Throw me a IPv6 bone (sort of was IPv6 ignorance)

Adrian Bool aid at logic.org.uk
Mon Sep 24 20:11:12 UTC 2012


On 24 Sep 2012, at 17:57, Tore Anderson <tore.anderson at redpill-linpro.com> wrote:

> * Tore Anderson
> 
>> I would pay very close attention to MAP/4RD.
> 
> FYI, Mark Townsley had a great presentation about MAP at RIPE65 today,
> it's 35 minutes you won't regret spending:
> 
> https://ripe65.ripe.net/archives/video/5
> https://ripe65.ripe.net/presentations/91-townsley-map-ripe65-ams-sept-24-2012.pdf

Interesting video; thanks for posting the link.

This does seem a strange proposal though.  My understanding from the video is that it is a technology to help not with the deployment of IPv6 but with the scarcity of IPv4 addresses.  In summary; it simply allows a number of users (e.g. 1024) to share a single public IPv4 address.

My feeling is therefore, why are the IPv4 packets to/from the end user being either encapsulated or translated into IPv6 - why do they not simply remain as IPv4 packets?
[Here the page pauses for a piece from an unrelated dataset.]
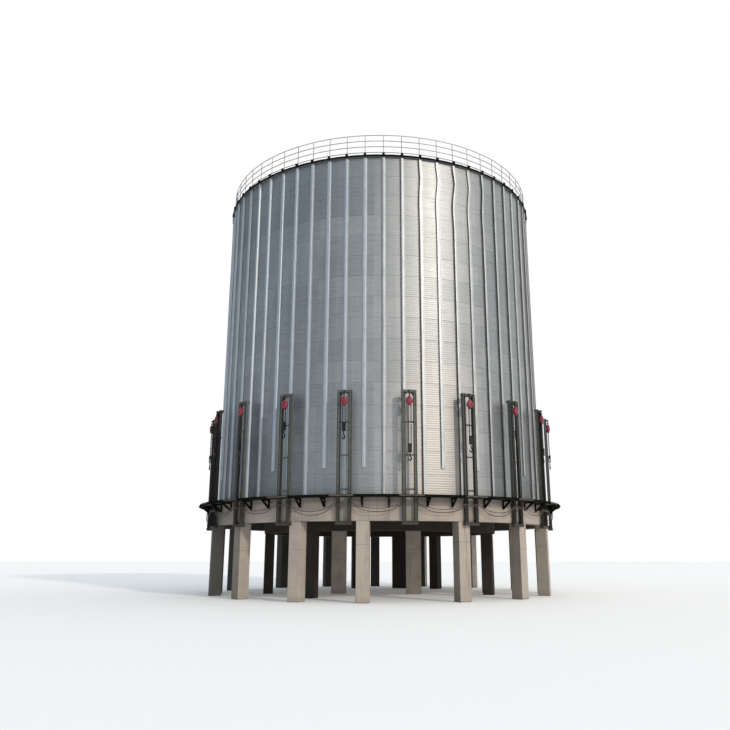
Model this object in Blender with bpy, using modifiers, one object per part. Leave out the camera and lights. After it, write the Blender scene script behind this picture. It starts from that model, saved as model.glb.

If the data is kept as IPv4, this seems to come down to just two changes,

* The ISP's router to which the user connects being able to route packets on routes that go beyond the IP address and into the port number field of TCP/UDP.
* A CE router being instructed to constrain itself to using a limited set of ports on the WAN side in its NAT44 implementation.

Why all the IPv6 shenanigans complicating matters?